Official Interest Rates Lowered

August 9th, 2013

According to the Treasurer Chris Bowen, "The Reserve Bank was able to make this decision because inflation remains within the target band, because employment and economic growth remain good by international standards but are slowing compared to the projections of a little while ago." However, the opposition did not agree with this rosy assessment, with Coalition spokesman Joe Hockey saying "This interest rate cut is about a struggling economy under Kevin Rudd and is not a great credit to this government at all."

Whether it signifies a struggling economy or not, however, the rate cut will be welcomed by mortgage holders. The cut brings standard variable mortgage rates down to an average of 5.95 percent, a long way from their peak of 7.8 percent in 2011. According to an analysis by the ANZ, variable interest rates are now at their lowest level since the early 1970s and the official cash rate is at its lowest level since the early 1990s when inflation targeting began.

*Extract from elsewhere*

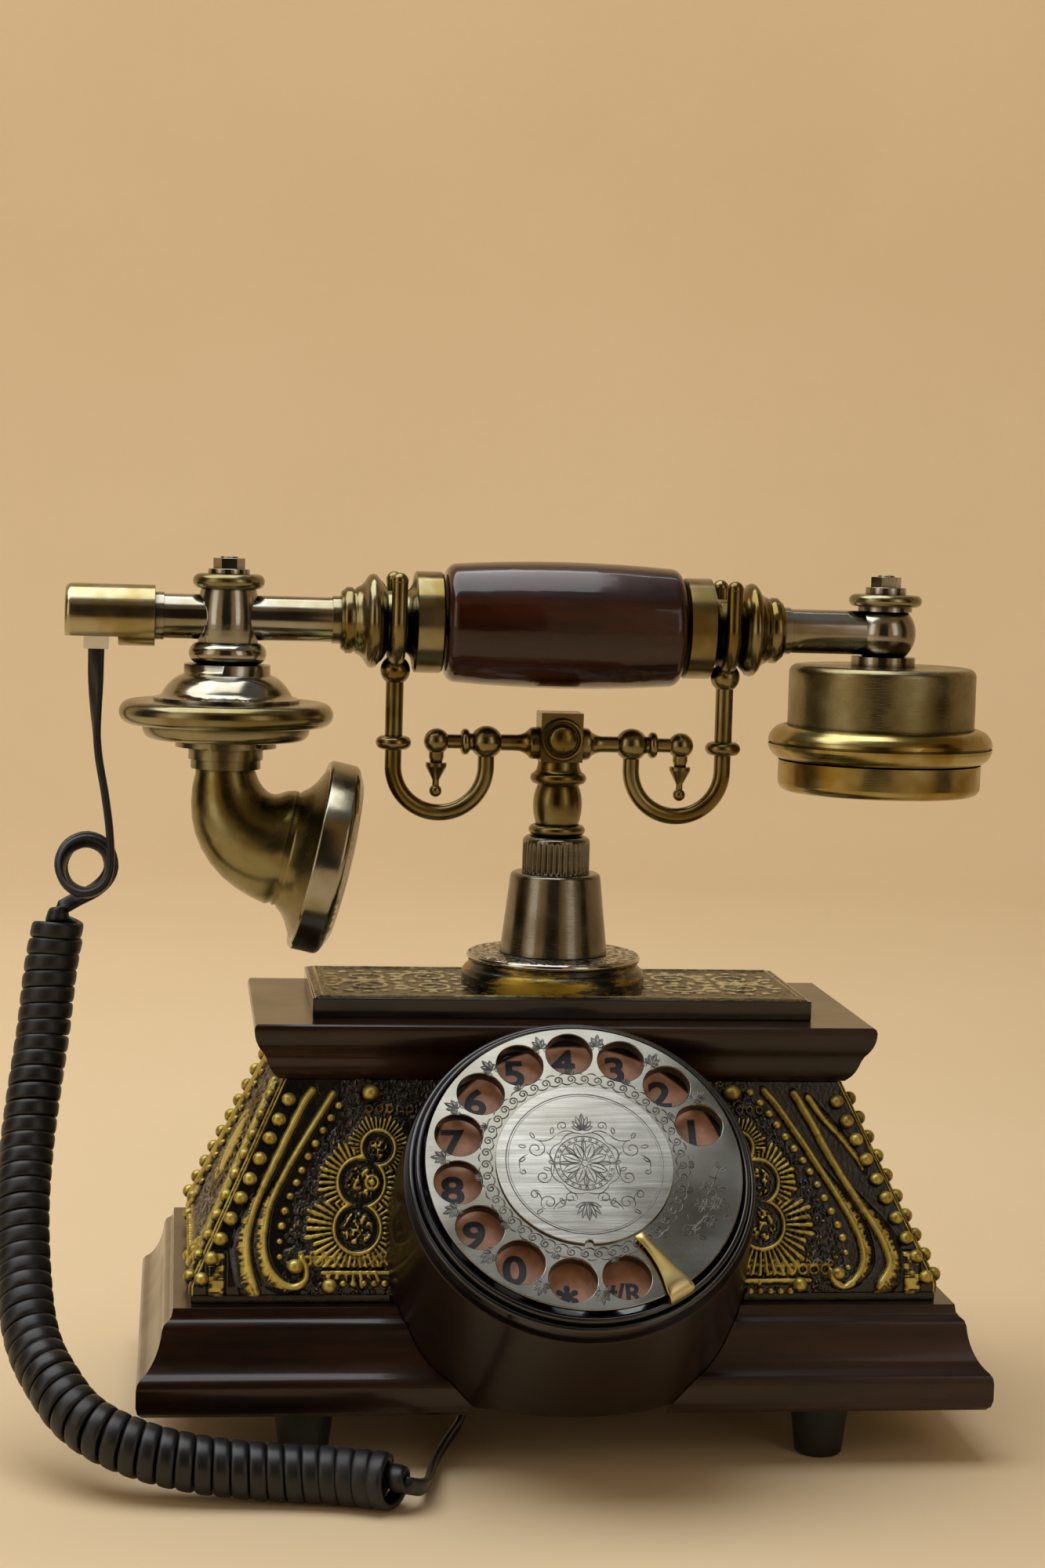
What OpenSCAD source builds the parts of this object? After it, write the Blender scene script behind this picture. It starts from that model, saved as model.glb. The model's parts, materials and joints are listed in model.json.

In real money terms, monthly repayments on a $300,000 mortgage have been lowered by $350. An election-mode government were keen to capitalise on these figures, with Mr Bowen saying "This cut means that a family with a standard mortgage of $300,000 will now be paying around $500 less a month and $6,000 less in annual payments than when the Coalition was last in office."

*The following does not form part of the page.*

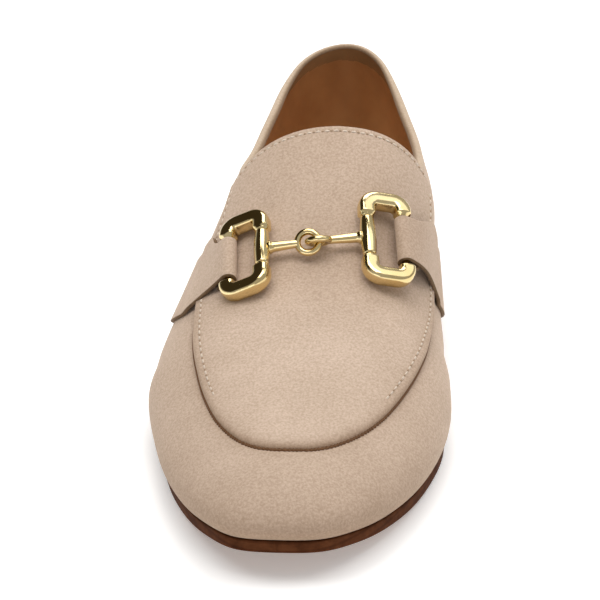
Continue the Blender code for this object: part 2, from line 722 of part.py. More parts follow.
def build_shoe():
    """Make every piece of the shoe in an empty scene."""
    for leftover in list(bpy.data.objects):
        bpy.data.objects.remove(leftover)
    build_bottom()
    build_upper()
    build_apron()
    for side, label in ((LATERAL, "lateral"), (MEDIAL, "medial")):
        build_strap(side, "saddle_strap_" + label)
        build_ring(side, "bit_ring_" + label)
        build_link(side, "bit_link_" + label)


build_shoe()
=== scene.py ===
"""Looks of a right-foot bit loafer: pale suede, brown lining, dark sole edge and polished bit."""

import math
from collections import namedtuple

import bmesh
import bpy
import numpy as np
from mathutils import Matrix, Vector

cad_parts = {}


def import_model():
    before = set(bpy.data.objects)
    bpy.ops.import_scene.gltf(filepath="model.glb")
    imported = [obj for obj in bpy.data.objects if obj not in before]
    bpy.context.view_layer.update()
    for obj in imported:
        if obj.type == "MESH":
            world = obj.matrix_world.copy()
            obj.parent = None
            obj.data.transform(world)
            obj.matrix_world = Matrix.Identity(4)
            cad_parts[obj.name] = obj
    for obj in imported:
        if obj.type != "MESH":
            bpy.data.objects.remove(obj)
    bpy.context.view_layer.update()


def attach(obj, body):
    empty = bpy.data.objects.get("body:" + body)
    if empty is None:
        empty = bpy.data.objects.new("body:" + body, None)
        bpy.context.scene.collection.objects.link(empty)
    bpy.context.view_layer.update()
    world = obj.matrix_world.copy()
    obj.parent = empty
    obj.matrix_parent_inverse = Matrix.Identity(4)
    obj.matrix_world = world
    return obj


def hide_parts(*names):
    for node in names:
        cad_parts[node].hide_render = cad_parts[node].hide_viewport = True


# The last and the layers on it, as in the CAD model, in metres
SHOE_LENGTH = 0.262
BALL_HALF_WIDTH = 0.0435
INSTEP_HEIGHT = 0.080
HEEL_CENTRE = 0.034
UPPER_WALL = 0.0020
SKIN_GAP = 0.0005
APRON_THICKNESS = 0.0016
STRAP_THICKNESS = 0.0012
INSOLE_THICKNESS = 0.0030
OUTSOLE_THICKNESS = 0.0042
HEEL_BLOCK_HEIGHT = 0.0084
TOP_LIFT_THICKNESS = 0.0050
TOE_SPRING = 0.0090
SOLE_MARGIN = 0.0002
HEEL_TAPER = 0.0015
BREAST_HOLLOW = 0.0040
SEAT_GAP = 0.0003

# Stations along the shoe, as shares of its length from the heel's back
HEEL_BREAST = 0.25
BALL_BACK = 0.60
BALL_FRONT = 0.73

# Bit
RING_BAR_RADIUS = 0.0027
RING_STRAP_CORE = 0.0012
RING_SLEEVE_CORE = 0.0013
RING_HALF_LENGTH = 0.0152
RING_REACH = 0.0120
RING_CORNER = 0.0036
RING_LIFT = 0.0069
RING_STEP = 0.00022
RING_NECK = 0.80
SLEEVE_HALF = 0.0076
SLEEVE_END_RADIUS = 0.0021
SLEEVE_BELLY_RADIUS = 0.0026
ROD_RADIUS_AT_SLEEVE = 0.0018
ROD_RADIUS_AT_EYE = 0.0013
EYE_RADIUS = 0.0034
EYE_WIRE_RADIUS = 0.0011
EYE_SPACING = 0.0033
EYE_LIFT = 0.0068
EYE_SHIFT = 0.0019
EYE_LEAN = 30.0

# Fine work that only this script shows
COLLAR_BEAD_RADIUS = 0.0017
COLLAR_INSET = 0.0015
APRON_EDGE_ROUND = 0.0026
STITCH_INSET = 0.0030
TONGUE_INSET = 0.0023
STITCH_LENGTH = 0.0019
STITCH_PITCH = 0.0029
STITCH_RADIUS = 0.00036
STITCH_SINK = 0.00012
STITCH_SINK_WIDTH = 0.0006
HOLE_LENGTH = 0.0007
SEAM_RADIUS = 0.00062
SEAM_STEP = 0.00022
GATHER_PITCH = 0.0013
GATHER_DEPTH = 0.30
GATHER_START = -0.165
GATHER_GROWTH = 0.020
SEAM_PUFF = 0.00045
SEAM_PUFF_INSET = 0.0022
SEAM_PUFF_WIDTH = 0.0021
# Width of the lining's darker top strip, painted shade under the collar's edge
LINING_SHADE_BAND = 0.0050

# Steps of the fine meshes
DENSE_STEPS = 1000
SOFTEN_STEPS = 9
UPPER_COLUMNS = 261
UPPER_ROWS = 84
APRON_ROWS = 200
APRON_HALF_COLUMNS = 56
STRAP_LINES = 41
RIB_STEP = 0.02

LATERAL, MEDIAL = -1, 1
SIDES = (LATERAL, MEDIAL)

# Sizes that differ between the sides
RING_OUTER_LIFT = {LATERAL: 0.0056, MEDIAL: 0.0080}
STITCH_END = {LATERAL: 0.775, MEDIAL: 0.755}
WING_THINNING = {LATERAL: 0.0006, MEDIAL: 0.0}
SWELL = {LATERAL: 0.0002, MEDIAL: 0.0016}
# Painted shade over each strap, heavier on the medial one
STRAP_SHADE = {LATERAL: 0.06, MEDIAL: 0.26}
TONGUE_FALL = {LATERAL: 0.004, MEDIAL: 0.046}
TONGUE_TOP = 0.399
TONGUE_CORNER = 0.012
TONGUE_ROW_END = 0.93

# Painted shade and painted light on the suede, as shares from 0 for none to 1 for brown, and how far it
# reaches
# Painted shade along the sole, most at the toe
SOLE_SHADE = 0.30
SOLE_SHADE_AT_TOE = 0.55
SOLE_SHADE_REACH = 0.004
# Painted shade beside the apron's seam
SEAM_SHADE = 0.55
SEAM_SHADE_REACH = 0.0013
# Apron: an even darkening, painted light toward the toe and painted shade in its middle
APRON_EVEN_DARKENING = 0.06
APRON_PAINTED_LIGHT = 0.20
APRON_MIDDLE_SHADE = 0.09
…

Due to necessity, Mr Abbott seems to have abandoned his stance that interest rates would always be lower under a Coalition government, with the current opposition argument instead stating that continual cuts indicate a fundamental weakness in the economy. The Coalition are not alone in this view either, with former RBA board member and Australian National University economist Warwick McKibbon recently telling ABC's Lateline that "policies that should have been followed haven't been. [The rate cut] was an indication the economy is weak... It's really now down to the Reserve Bank to try and keep things together."